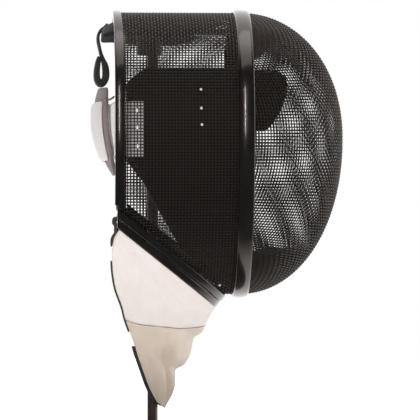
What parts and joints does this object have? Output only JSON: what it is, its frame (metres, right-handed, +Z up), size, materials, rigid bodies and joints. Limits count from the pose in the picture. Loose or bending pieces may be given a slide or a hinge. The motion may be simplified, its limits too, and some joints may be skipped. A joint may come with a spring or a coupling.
{
  "type": "fencing mask on a post stand",
  "caption": "Full-head fencing mask of black woven wire with a hanging throat cloth, held up by a plain round-based post stand.",
  "frame": {"origin": "middle of the stand's underside, on the post's axis", "axes": "+Z up from the table, +X the way the face looks, +Y towards the wearer's left"},
  "size_m": [0.2975, 0.23, 0.4209],
  "materials": {
    "black_wire": "black enamelled woven steel wire",
    "gloss_trim": "gloss black moulded edging",
    "white_cloth": "off-white woven protective cloth",
    "conductive_cloth": "matt beige-grey cloth with a metal thread",
    "black_edging": "black webbing and tape",
    "black_padding": "black brushed cloth over foam",
    "grey_felt": "mid grey felt",
    "white_band": "white elastic and smooth white cloth",
    "stand_metal": "dark brown enamel"
  },
  "bodies": {
    "root": {"back_pad": "white_band", "bib": "white_cloth", "bib_edging_left": "black_edging", "bib_edging_right": "black_edging", "bib_skirt": "conductive_cloth", "bib_trim": "gloss_trim", "cheek_pad_left": "black_padding", "cheek_pad_right": "black_padding", "chin_pad": "black_padding", "corner_tab_left": "black_edging", "corner_tab_right": "black_edging", "crown_pad": "black_padding", "cup_tie_left": "black_edging", "cup_tie_right": "black_edging", "forehead_pad": "black_padding", "front_mesh": "black_wire", "front_trim": "gloss_trim", "head_cup": "grey_felt", "jaw_trim": "gloss_trim", "rear_trim": "gloss_trim", "side_band_left": "white_band", "side_band_right": "white_band", "side_mesh": "black_wire", "skirt_edging_left": "black_edging", "skirt_edging_right": "black_edging", "stand_base": "stand_metal", "stand_collar": "stand_metal", "stand_post": "stand_metal", "stand_rest": "stand_metal", "temple_pad_left": "black_padding", "temple_pad_right": "black_padding", "top_strap": "black_edging"}
  },
  "joints": []
}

══════

● WRITTEN PROBLEM:
Copy every line of the data that holds the string "joints".

● RESULT OF THIS EXERCISE:
What parts and joints does this object have? Output only JSON: what it is, its frame (metres, right-handed, +Z up), size, materials, rigid bodies and joints. Limits count from the pose in the picture. Loose or bending pieces may be given a slide or a hinge. The motion may be simplified, its limits too, and some joints may be skipped. A joint may come with a spring or a coupling.
  "joints": []